Следовательно, для Гегеля свобода является, по существу, положительной свободой. Свобода есть постижение исторического сообщества и тем самым реализация своей роли в этом сообществе. Отрицательная свобода, предполагающая отсутствие «государственного принуждения», является для Гегеля почти немыслимой. Ведь «государство» есть не что иное, как человек. Оно не есть нечто внешнее, что способно принуждать человека. «Государство» это нравственное сообщество, органическими частями которого являются человеческие создания. Воля «государства» — это, следовательно, воля человека. Принуждению здесь нет места (в противном случае происходит что-то ненормальное с человеком или с государством).
В качестве политического идеала Гегель, по-видимому, предпочитает монархию, но, отметим, «монархию», в которой король является только номинальной фигурой и в которой государством управляют разумные правительственные должностные лица и представительские ассамблеи. (Гегель поддерживает представительство интересов, а не представительство по принципу «один человек — один голос» или по территориальному принципу).

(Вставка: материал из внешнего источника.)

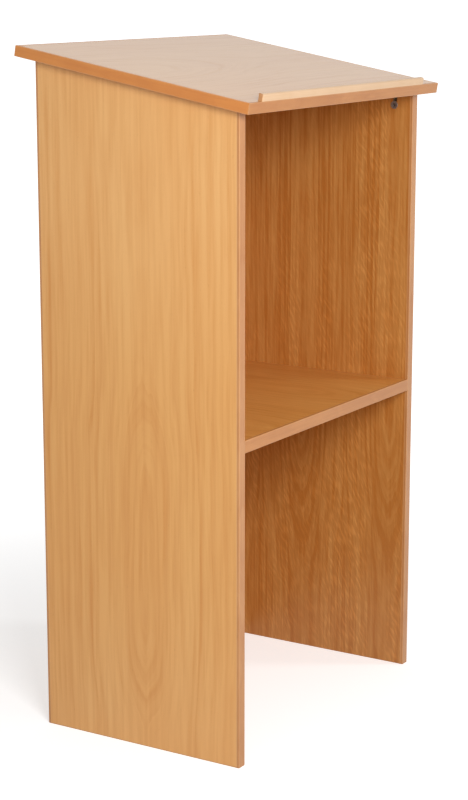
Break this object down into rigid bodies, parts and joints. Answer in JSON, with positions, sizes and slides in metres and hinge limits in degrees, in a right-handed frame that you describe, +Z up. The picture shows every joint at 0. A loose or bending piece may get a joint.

Кроме того, следует заметить, что Гегель защищает частную собственность как средство, с помощью которого человек может себя выразить. Люди не могут жить только «внутри себя». Они должны иметь средства для своего выражения, в которых могут «признавать себя». Следовательно, каждый должен чем-то владеть. Но, по мнению Гегеля, пока экономическое неравенство не вызывает недовольства и политической неустойчивости, не имеет значения, что одни владеют многим, а другие — немногим.